Francis Teitgen ne se met pas en avant, mais son parcours parle pour lui. Il a défendu, à titre gracieux, des condamnés à mort aux États-Unis, soutenu par son cabinet. Il est également mécène d’un projet culturel, la Société Marseillaise des Amis de Chopin, qui assure une excellente programmation musicale et donne une chance à deux jeunes talents qui peuvent se produire en public.
Pourquoi les cabinets anglo-saxons valorisent mieux le pro bono
Dans les grands cabinets anglo-saxons, le pro bono est :
- Intégré à la stratégie du cabinet,
- Structuré avec des équipes dédiées,
- Valorisé comme un levier d’image de marque.
« Le pro bono, aux États-Unis, c’est aussi du marketing. Chez nous, on est plus pudique. » — Me Teitgen
Il y a même une forme de compétition entre cabinets pour savoir qui s’engagera le plus. Ce modèle a inspiré certaines structures françaises, mais reste encore peu développé.
Rentabilité vs engagement : l’équilibre à trouver
Pour Maître Teitgen, les jeunes avocats veulent s’engager, mais se heurtent souvent à la pression économique imposée par les cabinets.
« Il faut que les cabinets laissent un espace. Qu’ils n’empêchent pas, mais qu’ils encadrent. »

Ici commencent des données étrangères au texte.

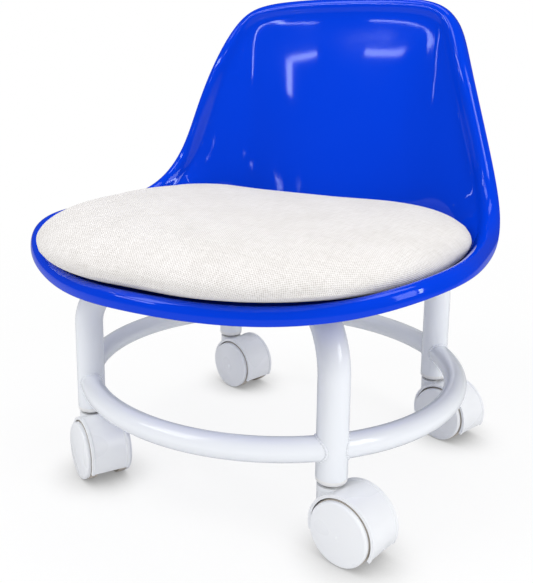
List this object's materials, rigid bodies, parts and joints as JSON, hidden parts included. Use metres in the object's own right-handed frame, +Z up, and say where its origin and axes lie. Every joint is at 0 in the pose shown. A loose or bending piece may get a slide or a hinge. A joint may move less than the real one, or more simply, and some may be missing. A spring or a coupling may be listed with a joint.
{
  "type": "kids chair",
  "caption": "Low rolling chair for a child: moulded bucket seat shell with a padded cushion on a tubular ring frame with twin-wheel casters.",
  "frame": {"origin": "on the floor under the middle of the chair's bounding box", "axes": "the sitter faces -Y, +X is across the chair, +Z is up"},
  "size_m": [0.3954, 0.3842, 0.4144],
  "materials": {
    "shell_blue": "glossy moulded plastic, deep blue",
    "cushion_cloth": "plain woven linen-look cloth over foam, off-white",
    "frame_white": "gloss white powder coat on steel tube",
    "caster_white": "satin white moulded nylon",
    "tread_grey": "light grey hard tread",
    "socket_plastic": "off-white moulded plug",
    "plain_steel": "zinc-plated steel",
    "insert_brass": "plain brass",
    "board_wood": "thin plywood"
  },
  "bodies": {
    "root": {"seat_shell": "shell_blue", "shell_inserts": "insert_brass", "mounting_plate": "frame_white", "plate_washers": "plain_steel", "plate_bolts": "plain_steel", "centre_hub": "frame_white", "seat_cushion": "cushion_cloth", "cushion_board": "board_wood", "leg_front_right": "frame_white", "leg_rear_right": "frame_white", "leg_rear_left": "frame_white", "leg_front_left": "frame_white", "ring_front": "frame_white", "ring_right": "frame_white", "ring_rear": "frame_white", "ring_left": "frame_white", "socket_front_right": "socket_plastic", "socket_rear_right": "socket_plastic", "socket_rear_left": "socket_plastic", "socket_front_left": "socket_plastic"},
    "front_right_fork": {"caster_front_right_hood": "caster_white", "caster_front_right_stem": "plain_steel", "caster_front_right_grip_ring": "plain_steel", "caster_front_right_axle": "plain_steel"},
    "front_right_wheel_left": {"caster_front_right_wheel_left": "tread_grey", "caster_front_right_cap_left": "caster_white"},
    "front_right_wheel_right": {"caster_front_right_wheel_right": "tread_grey", "caster_front_right_cap_right": "caster_white"},
    "rear_right_fork": {"caster_rear_right_hood": "caster_white", "caster_rear_right_stem": "plain_steel", "caster_rear_right_grip_ring": "plain_steel", "caster_rear_right_axle": "plain_steel"},
    "rear_right_wheel_left": {"caster_rear_right_wheel_left": "tread_grey", "caster_rear_right_cap_left": "caster_white"},
    "rear_right_wheel_right": {"caster_rear_right_wheel_right": "tread_grey", "caster_rear_right_cap_right": "caster_white"},
    "rear_left_fork": {"caster_rear_left_hood": "caster_white", "caster_rear_left_stem": "plain_steel", "caster_rear_left_grip_ring": "plain_steel", "caster_rear_left_axle": "plain_steel"},
    "rear_left_wheel_left": {"caster_rear_left_wheel_left": "tread_grey", "caster_rear_left_cap_left": "caster_white"},
    "rear_left_wheel_right": {"caster_rear_left_wheel_right": "tread_grey", "caster_rear_left_cap_right": "caster_white"},
    "front_left_fork": {"caster_front_left_hood": "caster_white", "caster_front_left_stem": "plain_steel", "caster_front_left_grip_ring": "plain_steel", "caster_front_left_axle": "plain_steel"},
    "front_left_wheel_left": {"caster_front_left_wheel_left": "tread_grey", "caster_front_left_cap_left": "caster_white"},
    "front_left_wheel_right": {"caster_front_left_wheel_right": "tread_grey", "caster_front_left_cap_right": "caster_white"}
  },
  "joints": [
    {"name": "front_right_swivel", "type": "hinge", "parent": "root", "child": "front_right_fork", "pos_m": [0.11667, -0.09907, 0.05], "axis": [0, 0, 1], "continuous": true},
    {"name": "front_right_wheel_left_spin", "type": "hinge", "parent": "front_right_fork", "child": "front_right_wheel_left", "pos_m": [0.13634, -0.10268, 0.025], "axis": [0.1805, 0.9836, 0], "continuous": true},
    {"name": "front_right_wheel_right_spin", "type": "hinge", "parent": "front_right_fork", "child": "front_right_wheel_right", "pos_m": [0.13634, -0.10268, 0.025], "axis": [0.1805, 0.9836, 0], "continuous": true},
    {"name": "rear_right_swivel", "type": "hinge", "parent": "root", "child": "rear_right_fork", "pos_m": [0.11667, 0.13427, 0.05], "axis": [0, 0, 1], "continuous": true},
    {"name": "rear_right_wheel_left_spin", "type": "hinge", "parent": "rear_right_fork", "child": "rear_right_wheel_left", "pos_m": [0.1357, 0.12812, 0.025], "axis": [0.3074, 0.9516, 0], "continuous": true},
    {"name": "rear_right_wheel_right_spin", "type": "hinge", "parent": "rear_right_fork", "child": "rear_right_wheel_right", "pos_m": [0.1357, 0.12812, 0.025], "axis": [0.3074, 0.9516, 0], "continuous": true},
    {"name": "rear_left_swivel", "type": "hinge", "parent": "root", "child": "rear_left_fork", "pos_m": [-0.11667, 0.13427, 0.05], "axis": [0, 0, 1], "continuous": true},
    {"name": "rear_left_wheel_left_spin", "type": "hinge", "parent": "rear_left_fork", "child": "rear_left_wheel_left", "pos_m": [-0.09747, 0.12869, 0.025], "axis": [0.279, 0.9603, 0], "continuous": true},
    {"name": "rear_left_wheel_right_spin", "type": "hinge", "parent": "rear_left_fork", "child": "rear_left_wheel_right", "pos_m": [-0.09747, 0.12869, 0.025], "axis": [0.279, 0.9603, 0], "continuous": true},
    {"name": "front_left_swivel", "type": "hinge", "parent": "root", "child": "front_left_fork", "pos_m": [-0.11667, -0.09907, 0.05], "axis": [0, 0, 1], "continuous": true},
    {"name": "front_left_wheel_left_spin", "type": "hinge", "parent": "front_left_fork", "child": "front_left_wheel_left", "pos_m": [-0.09935, -0.10907, 0.025], "axis": [0.5, 0.866, 0], "continuous": true},
    {"name": "front_left_wheel_right_spin", "type": "hinge", "parent": "front_left_fork", "child": "front_left_wheel_right", "pos_m": [-0.09935, -0.10907, 0.025], "axis": [0.5, 0.866, 0], "continuous": true}
  ]
}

- Prévoir une quantité d’heures pro bono dans les objectifs annuels,
- Encourager les actions bénévoles pendant les périodes creuses,
- Valoriser ces engagements lors des évaluations internes.
Pour Francis Teitgen, le pro bono est aussi une vision du métier. Il insiste sur l’importance pour les avocats de comprendre leur époque, de s’impliquer dans la cité, et de défendre l’intérêt général, pas uniquement celui de leurs clients.
« Un avocat qui ne s’intéresse pas à la société est un mauvais avocat. »
Cette phrase résume sa conviction : l’excellence juridique ne suffit pas. Il faut aussi une conscience, une éthique, et une ouverture.
Transmettre une culture de l’engagement
A titre d’exemple pour les jeunes générations, Maître Teitgen cite deux figures majeures :
- Henri Leclerc, président de la Ligue des Droits de l’Homme,
- Robert Badinter, avocat d’affaires et militant contre la peine de mort.
La profession doit transmettre cette culture, en valorisant non seulement les compétences techniques, mais aussi les valeurs fondatrices du métier.
Conclusion
Pour Maître Teitgen, le pro bono est l’ADN même du métier d’avocat. Il doit être reconnu, structuré, transmis, et pratiqué à tous les niveaux : individuel, collectif, institutionnel et culturel. L’engagement n’est pas une option : c’est une responsabilité.
Points clés à retenir :
- Le pro bono est un pilier éthique de la profession d’avocat.
- Le barreau de Paris soutient activement les actions solidaires.
- La rentabilité des heures de travail des avocats est le frein principal à l’engagement.
- Les cabinets anglo-saxons en ont fait un véritable outil marketing afin de valoriser leur image
- Il faut transmettre cette culture aux jeunes générations.
Des figures comme Badinter ou Leclerc montrent que l’engagement et l’excellence juridique sont compatibles.